Set down the material once more, exactly as it appears.
(begin)
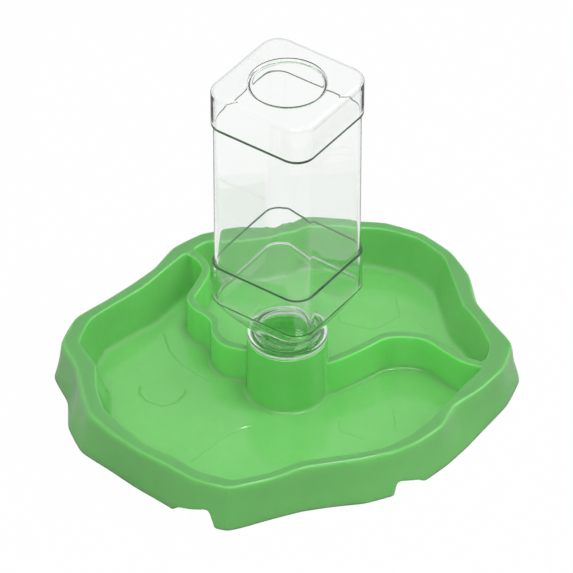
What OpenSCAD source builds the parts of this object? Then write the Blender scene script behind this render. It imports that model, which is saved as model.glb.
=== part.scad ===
// Two-basin gravity feeder: a moulded rock-outline tray with a central
// socket, and a clear square bottle that stands neck-down in the socket.
// Units are millimetres, +Z up. The origin is on the socket's axis, on the
// ground plane under the tray. The bottle's flat sides face X and Y.
// Headings are degrees from +X, turning towards +Y, the rear.

/* [Tray] */
// Height of the brim above the ground
brim_h = 26; // [24:0.5:30]
// Height of the basin floor's upper face above the ground
floor_z = 4; // [3.5:0.5:6]
// Wall thickness of the moulding
wall = 2.2; // [2:0.1:2.4]
// Horizontal run of the sloping basin wall, from brim to flat floor
wall_run = 11; // [9:1:18]
// Number of facets round the outline
outline_steps = 96; // [72:12:120]

/* [Divider] */
// Thickness of the wavy wall between the two basins
divider_t = 4.6; // [4:0.2:6]
// Height of the divider below the brim
divider_drop = 0.8; // [0.8:0.2:4]

/* [Socket] */
// Outer radius of the socket column
socket_r = 21.2; // [21:0.1:23]
// Height of the socket column's top above the ground
socket_top = 39; // [36:0.5:42]
// Radial clearance between the socket bore and the bottle's neck
socket_gap = 0.05; // [0.02:0.01:0.1]
// Width of the water outlet slot at the socket's foot
outlet_w = 9; // [6:0.5:12]
// Height of the top of the outlet slot above the ground
outlet_top = 30; // [24:1:34]
// Heading of the outlet slot, into the rear basin
outlet_dir = 100; // [80:5:120]

/* [Foot notches] */
// Width of the larger finger notch in the foot of the skirt
notch_w = 24.5; // [16:0.5:28]
// Middle height of the larger finger notch
notch_h = 6; // [4:0.5:9]

/* [Bottle] */
// Width of the bottle across the flats of its two thick bands
bottle_w = 62; // [58:1:66]
// Corner radius of the bottle's square section
corner_r = 10.5; // [8:0.5:12]
// How far the straight middle panel is recessed on each side
panel_in = 1.2; // [0.6:0.1:1.6]
// Wall thickness of the blown bottle
bottle_wall = 1.3; // [1:0.1:2]
// Height of the upturned bottle's end above the ground
bottle_top = 206; // [200:0.5:210]
// Height where the shoulder meets the lower band
shoulder_z = 70; // [64:1:72]
// Height where the middle panel starts
panel_z0 = 93.5; // [86:0.5:96]
// Height where the middle panel ends
panel_z1 = 183.5; // [176:0.5:186]
// Radius of the round recess in the upturned end
punt_r = 20.3; // [16:0.5:22]
// Depth of the round recess in the upturned end
punt_d = 2; // [1:0.2:3]

/* [Neck] */
// Outer radius of the thread crests, which guide the neck in the socket
neck_r = 18.95; // [18:0.05:19]
// Radius of the bore through the neck
mouth_r = 15; // [13:0.5:15.5]
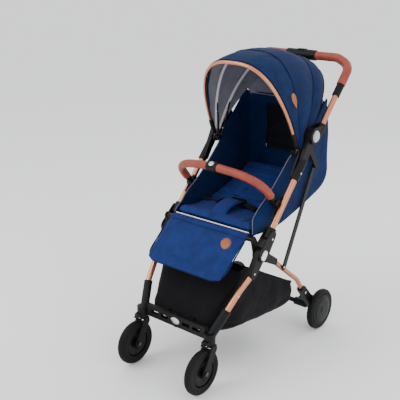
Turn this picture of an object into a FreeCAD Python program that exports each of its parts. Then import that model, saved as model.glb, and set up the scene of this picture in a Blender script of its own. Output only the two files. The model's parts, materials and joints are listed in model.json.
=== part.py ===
import FreeCAD, Part
import os
import math

os.makedirs("parts", exist_ok=True)

# Baby stroller, millimetres. X is across (+X is the child's left), the front is -Y, +Z is up.
# The floor is Z 0. Side-view points are (Y, Z) pairs.

# ---- driving dimensions -------------------------------------------------------------
TUBE_X = 201.5            # side tubes, centre to middle
MAIN_R, LEG_R, HANDLE_R, REAR_R = 10.5, 10.0, 10.0, 8.5
WALL = 1.5
LOWER_PIVOT = (-110.0, 427.0)
UPPER_PIVOT = (171.0, 768.0)
REAR_PIVOT = (-57.0, 394.0)
STRUT_FOOT = (52.0, 321.0)
STRUT_HEAD = (218.0, 653.0)
CANOPY_PIVOT = (125.0, 713.0)
BUMPER_PIVOT = (-8.0, 572.0)
FOOTREST_PIVOT = (-132.0, 478.0)
CREASE = (56.0, 490.0)    # where seat and backrest meet
WHEEL_R = 77.5
FRONT_AXLE, REAR_AXLE = (-345.5, 77.5), (283.0, 77.5)
STEM_X, STEM_Y = 150.0, -305.0
REAR_WHEEL_X = 204.0
REAR_LEG_X = 176.0
SEAT_HALF = 176.0

V = FreeCAD.Vector
X_AXIS, Z_AXIS = V(1, 0, 0), V(0, 0, 1)


# ---- helpers ------------------------------------------------------------------------
def mirror(shape):
    return shape.mirror(V(0, 0, 0), X_AXIS)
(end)
§ **RESPONSE FOR THIS EXERCISE**
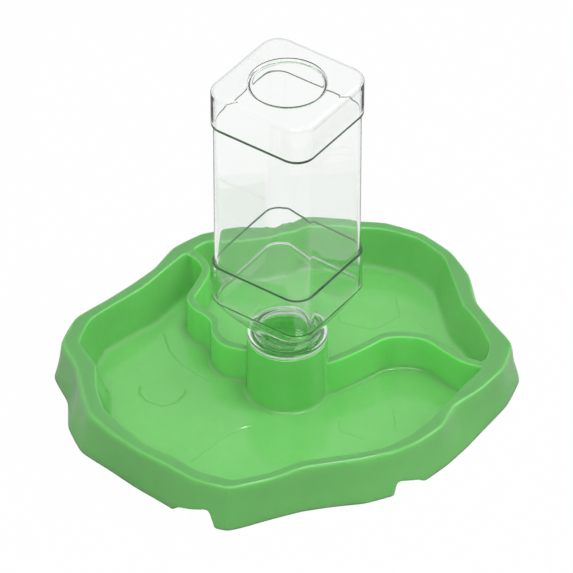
What OpenSCAD source builds the parts of this object? Then write the Blender scene script behind this render. It imports that model, which is saved as model.glb.
=== part.scad ===
// Two-basin gravity feeder: a moulded rock-outline tray with a central
// socket, and a clear square bottle that stands neck-down in the socket.
// Units are millimetres, +Z up. The origin is on the socket's axis, on the
// ground plane under the tray. The bottle's flat sides face X and Y.
// Headings are degrees from +X, turning towards +Y, the rear.

/* [Tray] */
// Height of the brim above the ground
brim_h = 26; // [24:0.5:30]
// Height of the basin floor's upper face above the ground
floor_z = 4; // [3.5:0.5:6]
// Wall thickness of the moulding
wall = 2.2; // [2:0.1:2.4]
// Horizontal run of the sloping basin wall, from brim to flat floor
wall_run = 11; // [9:1:18]
// Number of facets round the outline
outline_steps = 96; // [72:12:120]

/* [Divider] */
// Thickness of the wavy wall between the two basins
divider_t = 4.6; // [4:0.2:6]
// Height of the divider below the brim
divider_drop = 0.8; // [0.8:0.2:4]

/* [Socket] */
// Outer radius of the socket column
socket_r = 21.2; // [21:0.1:23]
// Height of the socket column's top above the ground
socket_top = 39; // [36:0.5:42]
// Radial clearance between the socket bore and the bottle's neck
socket_gap = 0.05; // [0.02:0.01:0.1]
// Width of the water outlet slot at the socket's foot
outlet_w = 9; // [6:0.5:12]
// Height of the top of the outlet slot above the ground
outlet_top = 30; // [24:1:34]
// Heading of the outlet slot, into the rear basin
outlet_dir = 100; // [80:5:120]

/* [Foot notches] */
// Width of the larger finger notch in the foot of the skirt
notch_w = 24.5; // [16:0.5:28]
// Middle height of the larger finger notch
notch_h = 6; // [4:0.5:9]

/* [Bottle] */
// Width of the bottle across the flats of its two thick bands
bottle_w = 62; // [58:1:66]
// Corner radius of the bottle's square section
corner_r = 10.5; // [8:0.5:12]
// How far the straight middle panel is recessed on each side
panel_in = 1.2; // [0.6:0.1:1.6]
// Wall thickness of the blown bottle
bottle_wall = 1.3; // [1:0.1:2]
// Height of the upturned bottle's end above the ground
bottle_top = 206; // [200:0.5:210]
// Height where the shoulder meets the lower band
shoulder_z = 70; // [64:1:72]
// Height where the middle panel starts
panel_z0 = 93.5; // [86:0.5:96]
// Height where the middle panel ends
panel_z1 = 183.5; // [176:0.5:186]
// Radius of the round recess in the upturned end
punt_r = 20.3; // [16:0.5:22]
// Depth of the round recess in the upturned end
punt_d = 2; // [1:0.2:3]

/* [Neck] */
// Outer radius of the thread crests, which guide the neck in the socket
neck_r = 18.95; // [18:0.05:19]
// Radius of the bore through the neck
mouth_r = 15; // [13:0.5:15.5]
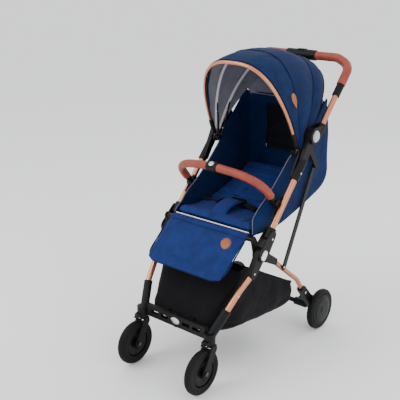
Turn this picture of an object into a FreeCAD Python program that exports each of its parts. Then import that model, saved as model.glb, and set up the scene of this picture in a Blender script of its own. Output only the two files. The model's parts, materials and joints are listed in model.json.
=== part.py ===
import FreeCAD, Part
import os
import math

os.makedirs("parts", exist_ok=True)

# Baby stroller, millimetres. X is across (+X is the child's left), the front is -Y, +Z is up.
# The floor is Z 0. Side-view points are (Y, Z) pairs.

# ---- driving dimensions -------------------------------------------------------------
TUBE_X = 201.5            # side tubes, centre to middle
MAIN_R, LEG_R, HANDLE_R, REAR_R = 10.5, 10.0, 10.0, 8.5
WALL = 1.5
LOWER_PIVOT = (-110.0, 427.0)
UPPER_PIVOT = (171.0, 768.0)
REAR_PIVOT = (-57.0, 394.0)
STRUT_FOOT = (52.0, 321.0)
STRUT_HEAD = (218.0, 653.0)
CANOPY_PIVOT = (125.0, 713.0)
BUMPER_PIVOT = (-8.0, 572.0)
FOOTREST_PIVOT = (-132.0, 478.0)
CREASE = (56.0, 490.0)    # where seat and backrest meet
WHEEL_R = 77.5
FRONT_AXLE, REAR_AXLE = (-345.5, 77.5), (283.0, 77.5)
STEM_X, STEM_Y = 150.0, -305.0
REAR_WHEEL_X = 204.0
REAR_LEG_X = 176.0
SEAT_HALF = 176.0

V = FreeCAD.Vector
X_AXIS, Z_AXIS = V(1, 0, 0), V(0, 0, 1)


# ---- helpers ------------------------------------------------------------------------
def mirror(shape):
    return shape.mirror(V(0, 0, 0), X_AXIS)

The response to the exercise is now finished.